2 Super Mario 3D World + Bowser’s Fury

Super Mario 3D World

Mario games are the epitome of “easy to learn, hard to master”. As a series, it’s been doing this for decades, and the Wii U title Super Mario 3D World is no exception to this, even in its Switch port released in 2021. It’s a series of gradually harder levels, starting from the simple designed to teach players how the mechanics work, to levels that encourage players to blend skills they’ve learned together. It even has an Assist Mode to help completely new players who may get frustrated early on.
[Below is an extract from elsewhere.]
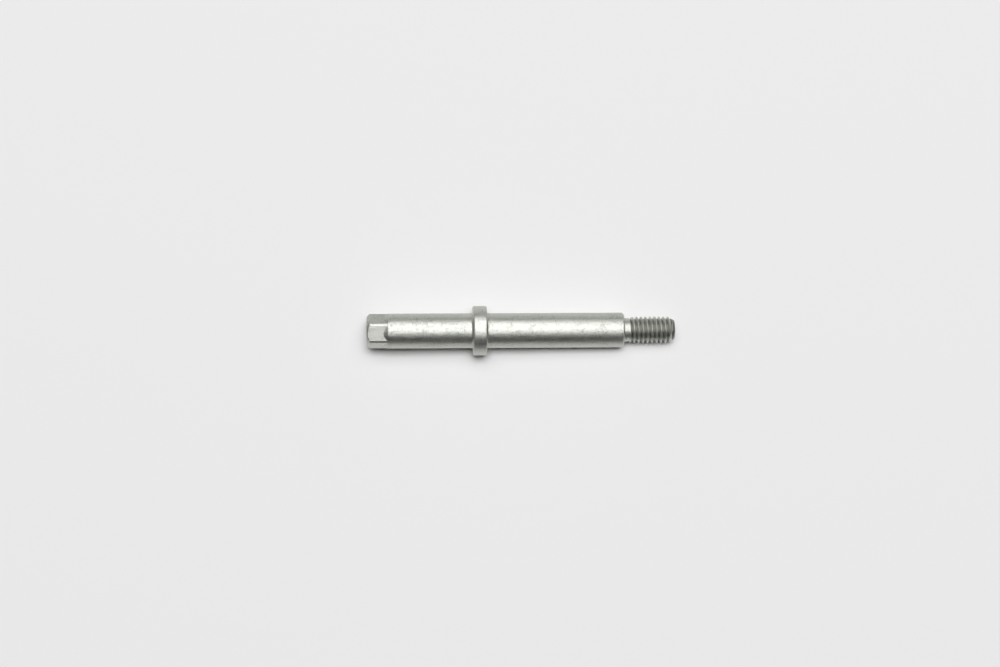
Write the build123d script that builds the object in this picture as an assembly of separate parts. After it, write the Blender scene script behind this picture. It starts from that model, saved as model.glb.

However, all this builds to Champion’s Road, a level that can only be accessed with full completion of every other level in the game, contains no Assist Mode and can take up to five minutes to complete, all without a single checkpoint. It requires the player to use every skill they’ve learned and do it all without a single slip-up. It’s a grueling test and only for the most expert players.

1 Super Mario Odyssey

Super Mario Odyssey

Super Mario 3D World isn’t the only Mario game on Switch to present the player with a massive challenge at the end of it all, as Super Mario Odyssey also does it. While players can often find themselves stumbling on Moon collectibles throughout the game with ease, the final Moon of the game requires significantly more effort.

The final level, Darker Side of the Moon, is a gauntlet of challenges that puts every challenge the game has presented the player into one single level. Once again there are no checkpoints, so a single failure requires a full restart, and the challenges can be brutal. It’s even longer than Champion’s Road too. All of this is just for a single final collectible.